Like many others in this situation, the pressures of career and parenting combined with not having enough time to devote to the marriage may have contributed to the divorce.
When taken together, events like having to move to another city, changing jobs, stressful working conditions, having a child, losing a loved one, or not spending enough quality time together can change a marriage. These life challenges can stress marriages, and in some cases, lead to divorce.
Gradual Changes
Not every divorce happens quickly. Some marriages last for decades before one or both people recognize or admit that there is a problem. This doesn’t necessarily mean that the two spent twenty-plus years in an unhappy relationship.

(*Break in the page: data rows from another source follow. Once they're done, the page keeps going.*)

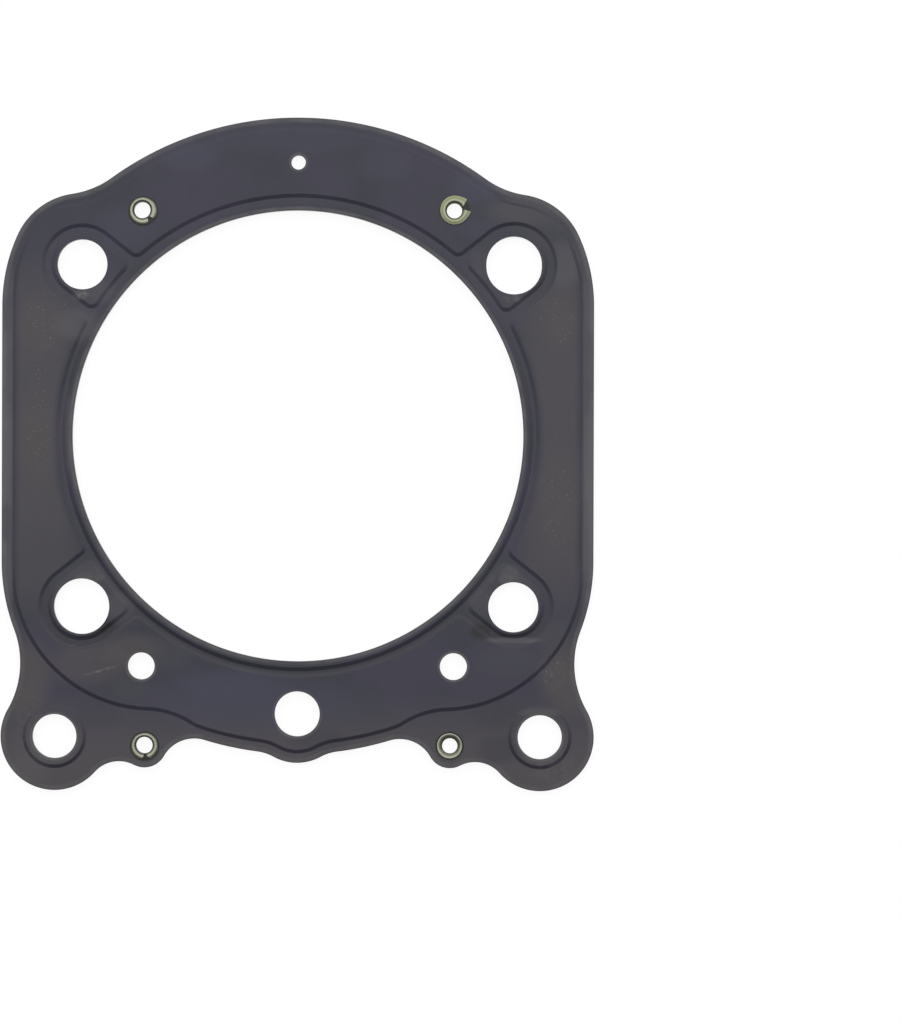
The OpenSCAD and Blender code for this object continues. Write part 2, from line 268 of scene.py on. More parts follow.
# %% The stepped bead inside the edge
step_inset = 2.5
turn_r = 31
turn_y = 29.6
over_eyelet_r = 19.2
swing_r = 10.2
step_edge_r = edge_r - step_inset
turn = complex(turn_r + step_inset - side_x, -turn_y)
over_drop = sqrt((turn_r + over_eyelet_r) ** 2 - (lobe.real - turn.real) ** 2)
over_eyelet = complex(lobe.real, turn.imag - over_drop)
swing = meet(over_eyelet, over_eyelet_r + swing_r, axis, step_edge_r - swing_r)
inner_turn = [
    Arc(turn, turn_r, 1, 180, facing(turn, over_eyelet)),
    Arc(over_eyelet, over_eyelet_r, -1, facing(over_eyelet, turn), facing(over_eyelet, swing)),
    Arc(swing, swing_r, 1, facing(swing, over_eyelet), facing(axis, swing)),
]

left_step = upper_edge(step_inset) + inner_turn + lower_edge(step_inset, facing(axis, swing))
step_path = left_step + mirrored(left_step)
print(f"Stepped bead: {len(step_path)} arcs, {len(path_points(step_path))} points")

# %% [markdown]
# The full beads run round the fire opening and round each stud, and run into each other between
# them. What is left high inside is a rim round the opening and a flat pad round each stud. Their
# outlines are laid out for a stud on the +X axis and then turned to the real one.

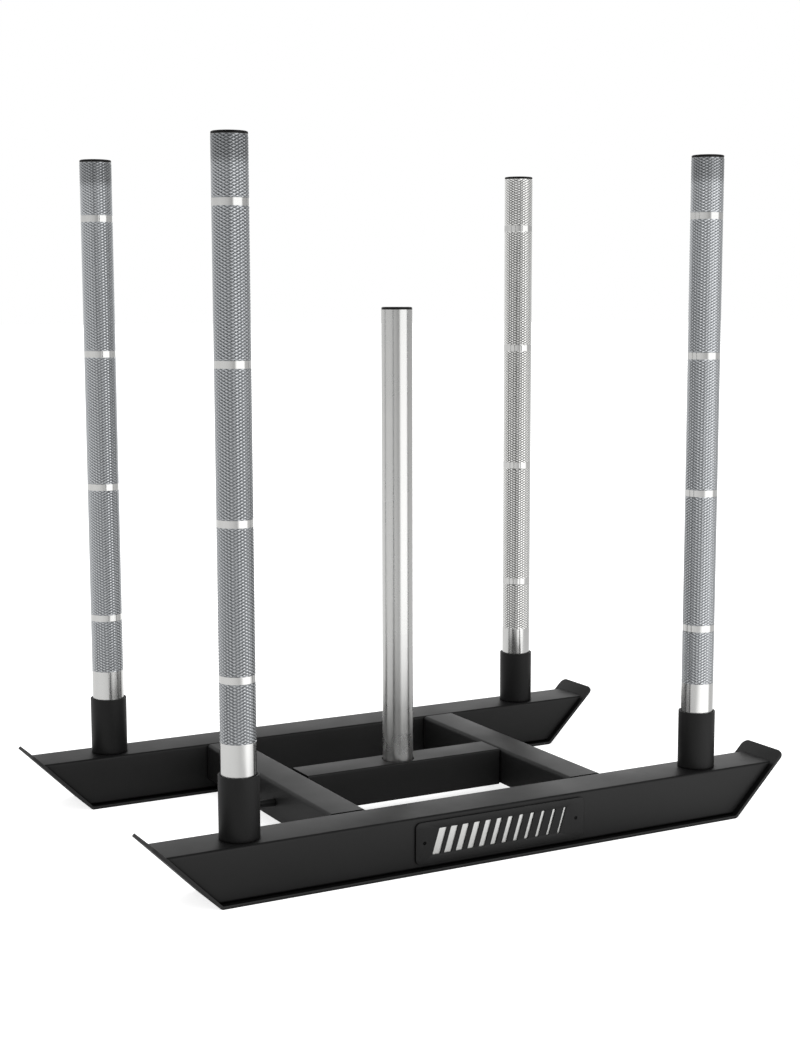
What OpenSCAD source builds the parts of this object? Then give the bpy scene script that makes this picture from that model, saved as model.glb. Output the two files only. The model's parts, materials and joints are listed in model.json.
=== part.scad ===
// Weight sled: two box-section runners on turned-up skid plates, tied by two cross
// members and a centre beam. Four push poles stand loose in sockets on the runners,
// and a smooth post for weight plates stands in the middle.
// The origin is on the floor under the middle of the sled. +Z is up, the sled travels
// along X with its tow eye towards -X, and its left side is towards -Y.

/* [Runners] */
// Distance between the middles of the two runners
track_w = 542; // [480:1:620]
// Width of a runner's box section
runner_w = 76; // [70:1:84]
// Height of a runner's box section
runner_h = 76; // [70:1:90]
// Wall thickness of a runner
runner_wall = 3; // [2:0.5:4]
// Outside radius along a runner's long edges
runner_edge_r = 4; // [2:0.5:4.5]

/* [Skid plates] */
// Length of the flat sole, measured to the sharp corners of its bends
sole_len = 876; // [860:1:960]
// Width of a skid plate
sole_w = 96; // [88:1:110]
// Thickness of a skid plate
sole_t = 5; // [4:0.5:8]
// Angle by which each end is bent up
nose_angle = 45; // [35:1:55]
// Length of a bent-up end along its slope, from the sharp corner
nose_len = 133; // [120:1:160]
// Radius of the two corners at the tip of an end
nose_corner_r = 12; // [4:1:24]
// Inside radius of the bends
bend_r = 3; // [2:0.5:6]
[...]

When the couple married, they may have been in different places emotionally and been more aligned in their goals and life outlook. After raising children or retiring, the two may have entered new stages of their lives, only to discover that they have grown apart and away from one another.
In other situations, couples may not have to go years before they realize that they are no longer compatible. The two may have started out being in sync on how they socialized, spent and saved money, and planned to spend their lives, only to be in different places a few years later. These and other differences may be insurmountable and lead to divorce in some cases.
Lack of Intimacy
Sometimes divorces happen when one person realizes that he or she may have married their partner because they met specific criteria, and not because they felt a genuine connection to them. When a marriage is based on a partner “checking the boxes” but not love, the two are not likely to achieve success.
A couple that is experiencing problems with physical intimacy may also find that the marriage suffers. However, when there is a lack of physical connection, there may be issues with trust and emotional intimacy at the same time. When a couple can’t connect on a physical or emotional level, it can be difficult to get past.
Non-Negotiables
For many of us, there are non-negotiables in personal relationships. Having a mutual understanding of acceptable behavior is essential to honoring the relationship. When one person violates this, the marriage may be irreparably damaged. For some people, infidelity is a complete non-negotiable. Violence and addiction may also be other issues that a partner is unwilling to tolerate.
Constant-Conflict
When a marriage fails, a couple can be engaged in constant conflict over everything from mundane household tasks to more significant financial problems. It’s exhausting to live this way. The issues may be about things that truly matter, such as inequity in the relationship and parenting. However, when the battle is never-ending, there is not going to be a resolution. Over time, the couple’s fighting will create an increasingly toxic environment until there is nothing left of the marriage to salvage.